What does all of this lead us to expect now that Paul O'Neill is working in Washington? O'Neill won't necessarily fulfill his duties at Treasury by being a great marketer, or a clever technologist, or a tough negotiator, but he can be expected to zero in on the key need -- whatever it is -- and attack it, probably in an unusually direct way. Moreover, we can make a few specific predictions:

  • No free lunches for American industry. O'Neill has said, "The companies that will survive and prosper in the future are those that can respond most effectively to international competition."
  • No free lunches for anybody else. Of the Clinton administration bailout of Russia, he said, "Currency stabilization for whose benefit? I really don’t understand why someone would take billions of dollars and give it to people who willfully created their own economic mess."
  • No job-saving deals. "[Today] is different from earlier times when improvement and ability to compete led to more jobs. It's leading to fewer jobs."
  • No fast-and-loose markets.
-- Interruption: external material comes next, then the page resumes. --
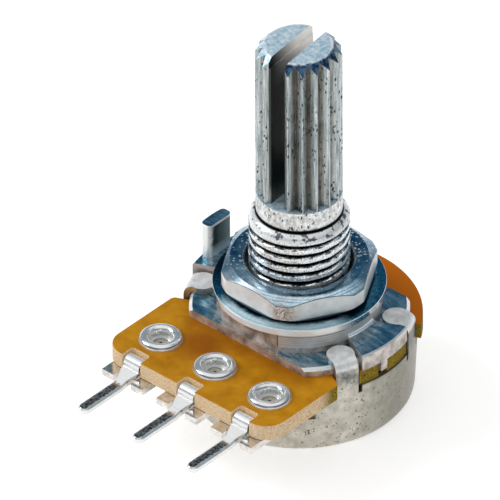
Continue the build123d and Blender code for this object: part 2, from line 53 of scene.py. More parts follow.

O'Neill is a devotee of stable prices and stable markets, with a minimum of peaks and valleys, in order to give producers the confidence they need to carry out operations.
  • Production discipline. In 1993, O'Neill responded to the prospect of Russian aluminum dumping by orchestrating production cuts in other producing countries, rather than seeking protection under anti-dumping laws.

All in all, it is likely we can expect individual responsibility . . . productivity as top priority . . . a willingness -- no, a desire -- to compete . . . common sense . . . .

Gee -- come to think of it, maybe Paul O'Neill is "one of our own!"